### Data for this exercise
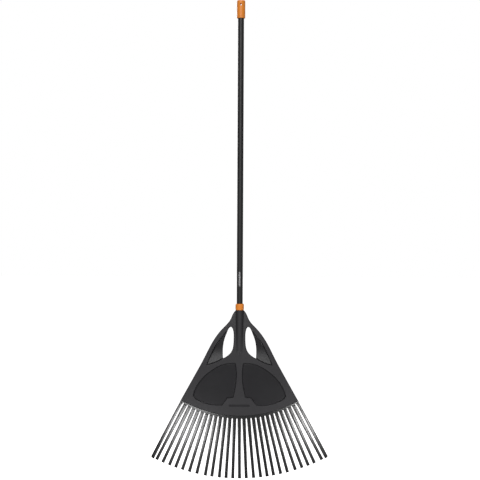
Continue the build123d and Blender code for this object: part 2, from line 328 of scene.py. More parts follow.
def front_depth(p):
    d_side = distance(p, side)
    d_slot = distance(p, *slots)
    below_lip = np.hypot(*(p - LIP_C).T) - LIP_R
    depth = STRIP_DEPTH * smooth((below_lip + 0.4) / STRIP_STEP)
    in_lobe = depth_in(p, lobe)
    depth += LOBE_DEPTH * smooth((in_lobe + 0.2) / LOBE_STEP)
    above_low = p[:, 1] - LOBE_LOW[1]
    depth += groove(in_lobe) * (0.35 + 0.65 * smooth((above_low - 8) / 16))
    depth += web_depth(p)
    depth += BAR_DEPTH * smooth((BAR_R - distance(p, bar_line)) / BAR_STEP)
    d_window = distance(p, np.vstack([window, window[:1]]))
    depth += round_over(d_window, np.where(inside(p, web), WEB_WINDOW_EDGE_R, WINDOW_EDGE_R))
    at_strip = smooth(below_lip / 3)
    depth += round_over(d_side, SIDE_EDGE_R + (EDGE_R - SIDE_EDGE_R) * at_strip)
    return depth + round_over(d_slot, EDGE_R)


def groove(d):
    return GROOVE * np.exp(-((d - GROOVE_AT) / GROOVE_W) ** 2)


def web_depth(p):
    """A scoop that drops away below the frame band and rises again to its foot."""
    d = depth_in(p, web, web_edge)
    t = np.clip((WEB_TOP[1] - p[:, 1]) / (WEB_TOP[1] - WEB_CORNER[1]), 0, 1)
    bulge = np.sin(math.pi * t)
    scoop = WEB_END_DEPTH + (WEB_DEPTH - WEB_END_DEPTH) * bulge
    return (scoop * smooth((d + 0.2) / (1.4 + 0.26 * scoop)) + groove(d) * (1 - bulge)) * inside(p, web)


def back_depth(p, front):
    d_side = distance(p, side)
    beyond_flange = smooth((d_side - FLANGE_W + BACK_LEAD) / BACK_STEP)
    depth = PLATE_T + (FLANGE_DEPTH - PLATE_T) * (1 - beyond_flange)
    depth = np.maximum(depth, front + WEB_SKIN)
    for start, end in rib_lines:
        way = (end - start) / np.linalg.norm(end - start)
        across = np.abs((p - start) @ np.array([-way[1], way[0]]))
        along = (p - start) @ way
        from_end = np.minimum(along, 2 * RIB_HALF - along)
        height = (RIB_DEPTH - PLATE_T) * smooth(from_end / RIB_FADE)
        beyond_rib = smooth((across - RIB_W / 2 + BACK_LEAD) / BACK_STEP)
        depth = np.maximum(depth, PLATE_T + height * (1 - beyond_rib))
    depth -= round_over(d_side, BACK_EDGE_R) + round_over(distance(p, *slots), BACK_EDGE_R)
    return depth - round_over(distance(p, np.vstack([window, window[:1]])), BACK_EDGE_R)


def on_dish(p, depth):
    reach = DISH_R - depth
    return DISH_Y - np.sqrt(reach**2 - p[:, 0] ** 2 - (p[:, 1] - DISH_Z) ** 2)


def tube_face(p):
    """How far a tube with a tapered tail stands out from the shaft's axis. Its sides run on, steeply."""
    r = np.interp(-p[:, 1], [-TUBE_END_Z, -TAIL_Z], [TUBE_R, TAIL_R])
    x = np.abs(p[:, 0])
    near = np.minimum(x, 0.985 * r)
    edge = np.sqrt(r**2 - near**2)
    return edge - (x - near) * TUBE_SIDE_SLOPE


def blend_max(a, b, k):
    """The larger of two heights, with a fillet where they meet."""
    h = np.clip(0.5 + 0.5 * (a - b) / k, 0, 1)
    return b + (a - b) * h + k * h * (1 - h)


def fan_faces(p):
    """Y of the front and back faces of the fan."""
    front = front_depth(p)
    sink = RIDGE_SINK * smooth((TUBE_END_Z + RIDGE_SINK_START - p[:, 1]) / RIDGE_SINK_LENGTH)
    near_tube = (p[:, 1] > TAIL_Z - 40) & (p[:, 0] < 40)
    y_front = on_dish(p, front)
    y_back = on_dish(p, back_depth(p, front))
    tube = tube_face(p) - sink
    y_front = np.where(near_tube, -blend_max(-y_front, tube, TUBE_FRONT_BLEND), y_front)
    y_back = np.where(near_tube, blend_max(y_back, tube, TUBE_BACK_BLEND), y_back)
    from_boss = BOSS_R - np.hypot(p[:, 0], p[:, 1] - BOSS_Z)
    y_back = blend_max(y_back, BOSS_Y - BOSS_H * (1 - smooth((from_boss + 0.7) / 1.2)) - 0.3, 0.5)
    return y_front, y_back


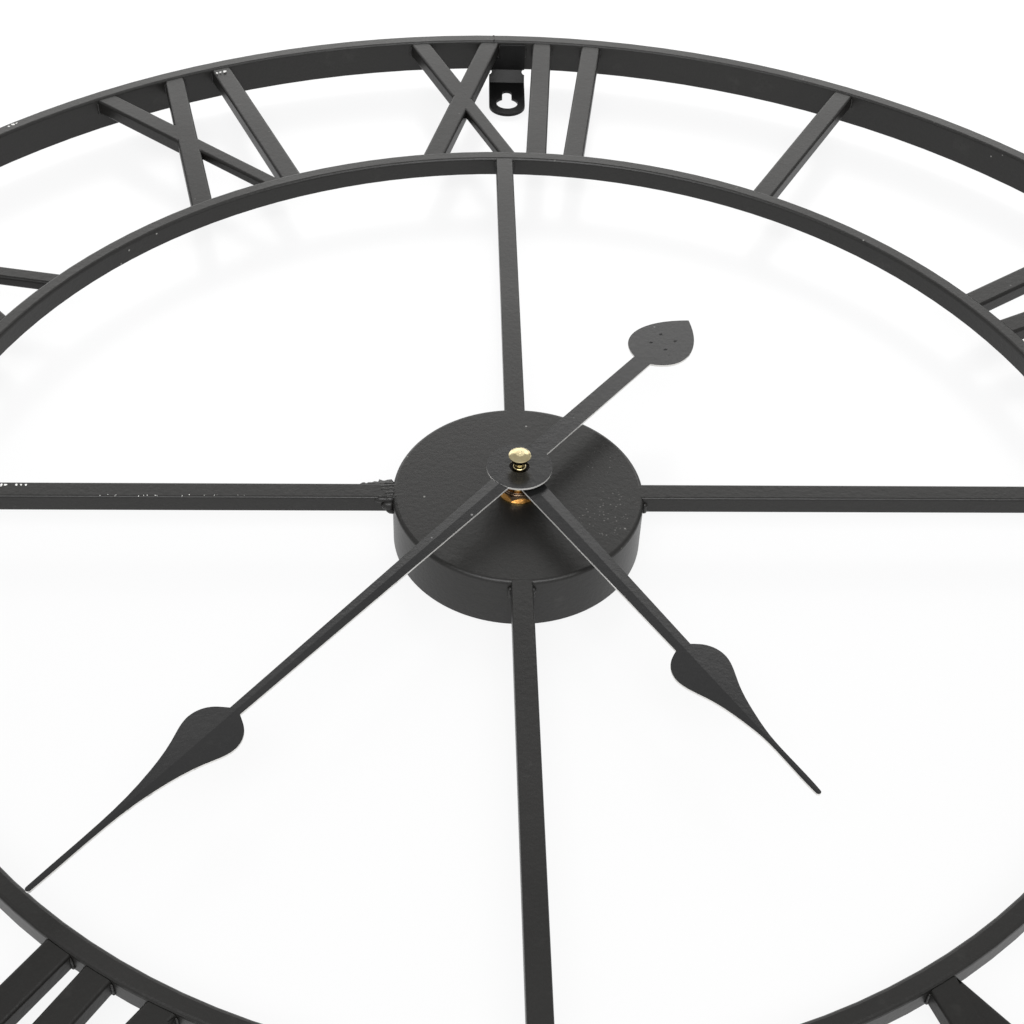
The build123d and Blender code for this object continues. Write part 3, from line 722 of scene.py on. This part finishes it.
######
_To be done_
Extract the full set of entries word for word.

_Exercise solution_
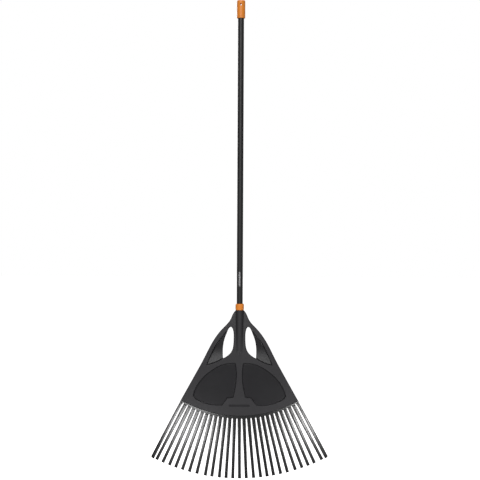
Continue the build123d and Blender code for this object: part 2, from line 328 of scene.py. More parts follow.
def front_depth(p):
    d_side = distance(p, side)
    d_slot = distance(p, *slots)
    below_lip = np.hypot(*(p - LIP_C).T) - LIP_R
    depth = STRIP_DEPTH * smooth((below_lip + 0.4) / STRIP_STEP)
    in_lobe = depth_in(p, lobe)
    depth += LOBE_DEPTH * smooth((in_lobe + 0.2) / LOBE_STEP)
    above_low = p[:, 1] - LOBE_LOW[1]
    depth += groove(in_lobe) * (0.35 + 0.65 * smooth((above_low - 8) / 16))
    depth += web_depth(p)
    depth += BAR_DEPTH * smooth((BAR_R - distance(p, bar_line)) / BAR_STEP)
    d_window = distance(p, np.vstack([window, window[:1]]))
    depth += round_over(d_window, np.where(inside(p, web), WEB_WINDOW_EDGE_R, WINDOW_EDGE_R))
    at_strip = smooth(below_lip / 3)
    depth += round_over(d_side, SIDE_EDGE_R + (EDGE_R - SIDE_EDGE_R) * at_strip)
    return depth + round_over(d_slot, EDGE_R)


def groove(d):
    return GROOVE * np.exp(-((d - GROOVE_AT) / GROOVE_W) ** 2)


def web_depth(p):
    """A scoop that drops away below the frame band and rises again to its foot."""
    d = depth_in(p, web, web_edge)
    t = np.clip((WEB_TOP[1] - p[:, 1]) / (WEB_TOP[1] - WEB_CORNER[1]), 0, 1)
    bulge = np.sin(math.pi * t)
    scoop = WEB_END_DEPTH + (WEB_DEPTH - WEB_END_DEPTH) * bulge
    return (scoop * smooth((d + 0.2) / (1.4 + 0.26 * scoop)) + groove(d) * (1 - bulge)) * inside(p, web)


def back_depth(p, front):
    d_side = distance(p, side)
    beyond_flange = smooth((d_side - FLANGE_W + BACK_LEAD) / BACK_STEP)
    depth = PLATE_T + (FLANGE_DEPTH - PLATE_T) * (1 - beyond_flange)
    depth = np.maximum(depth, front + WEB_SKIN)
    for start, end in rib_lines:
        way = (end - start) / np.linalg.norm(end - start)
        across = np.abs((p - start) @ np.array([-way[1], way[0]]))
        along = (p - start) @ way
        from_end = np.minimum(along, 2 * RIB_HALF - along)
        height = (RIB_DEPTH - PLATE_T) * smooth(from_end / RIB_FADE)
        beyond_rib = smooth((across - RIB_W / 2 + BACK_LEAD) / BACK_STEP)
        depth = np.maximum(depth, PLATE_T + height * (1 - beyond_rib))
    depth -= round_over(d_side, BACK_EDGE_R) + round_over(distance(p, *slots), BACK_EDGE_R)
    return depth - round_over(distance(p, np.vstack([window, window[:1]])), BACK_EDGE_R)


def on_dish(p, depth):
    reach = DISH_R - depth
    return DISH_Y - np.sqrt(reach**2 - p[:, 0] ** 2 - (p[:, 1] - DISH_Z) ** 2)


def tube_face(p):
    """How far a tube with a tapered tail stands out from the shaft's axis. Its sides run on, steeply."""
    r = np.interp(-p[:, 1], [-TUBE_END_Z, -TAIL_Z], [TUBE_R, TAIL_R])
    x = np.abs(p[:, 0])
    near = np.minimum(x, 0.985 * r)
    edge = np.sqrt(r**2 - near**2)
    return edge - (x - near) * TUBE_SIDE_SLOPE


def blend_max(a, b, k):
    """The larger of two heights, with a fillet where they meet."""
    h = np.clip(0.5 + 0.5 * (a - b) / k, 0, 1)
    return b + (a - b) * h + k * h * (1 - h)


def fan_faces(p):
    """Y of the front and back faces of the fan."""
    front = front_depth(p)
    sink = RIDGE_SINK * smooth((TUBE_END_Z + RIDGE_SINK_START - p[:, 1]) / RIDGE_SINK_LENGTH)
    near_tube = (p[:, 1] > TAIL_Z - 40) & (p[:, 0] < 40)
    y_front = on_dish(p, front)
    y_back = on_dish(p, back_depth(p, front))
    tube = tube_face(p) - sink
    y_front = np.where(near_tube, -blend_max(-y_front, tube, TUBE_FRONT_BLEND), y_front)
    y_back = np.where(near_tube, blend_max(y_back, tube, TUBE_BACK_BLEND), y_back)
    from_boss = BOSS_R - np.hypot(p[:, 0], p[:, 1] - BOSS_Z)
    y_back = blend_max(y_back, BOSS_Y - BOSS_H * (1 - smooth((from_boss + 0.7) / 1.2)) - 0.3, 0.5)
    return y_front, y_back


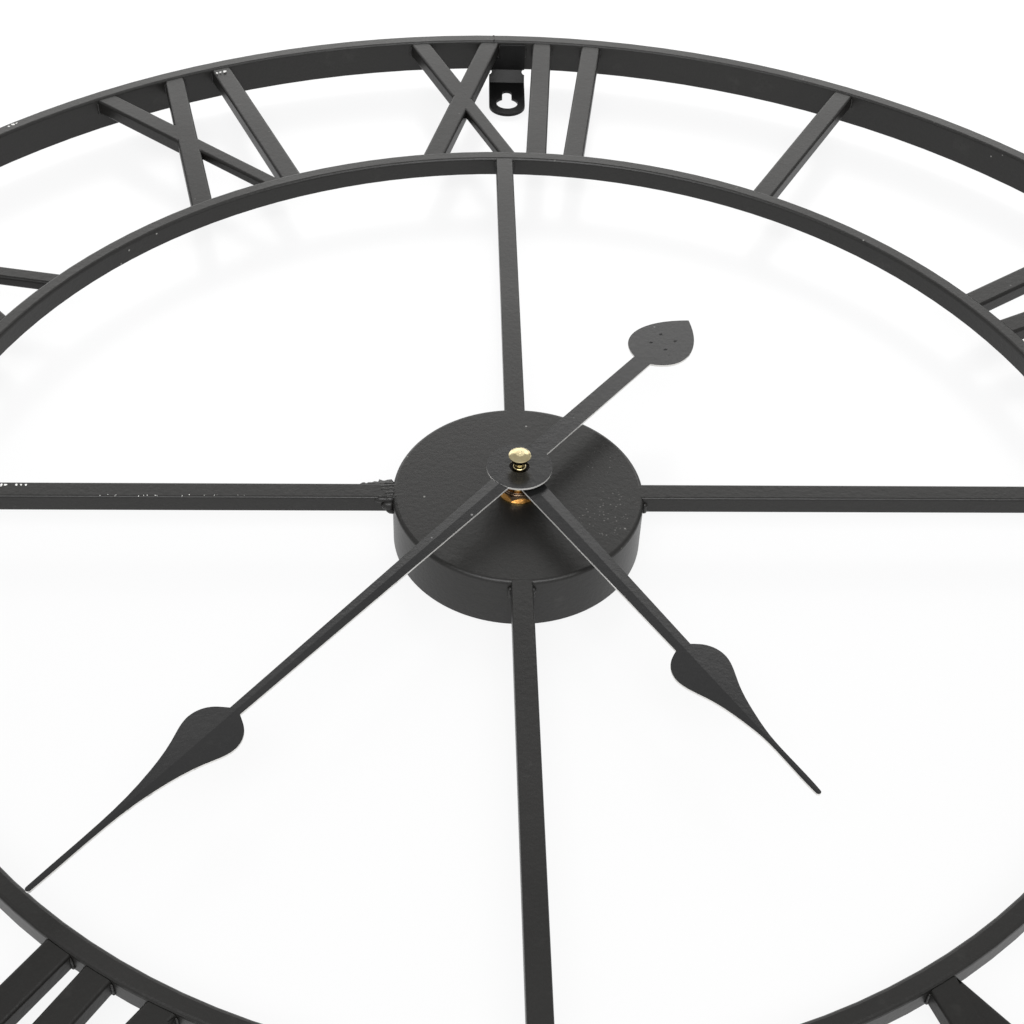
The build123d and Blender code for this object continues. Write part 3, from line 722 of scene.py on. This part finishes it.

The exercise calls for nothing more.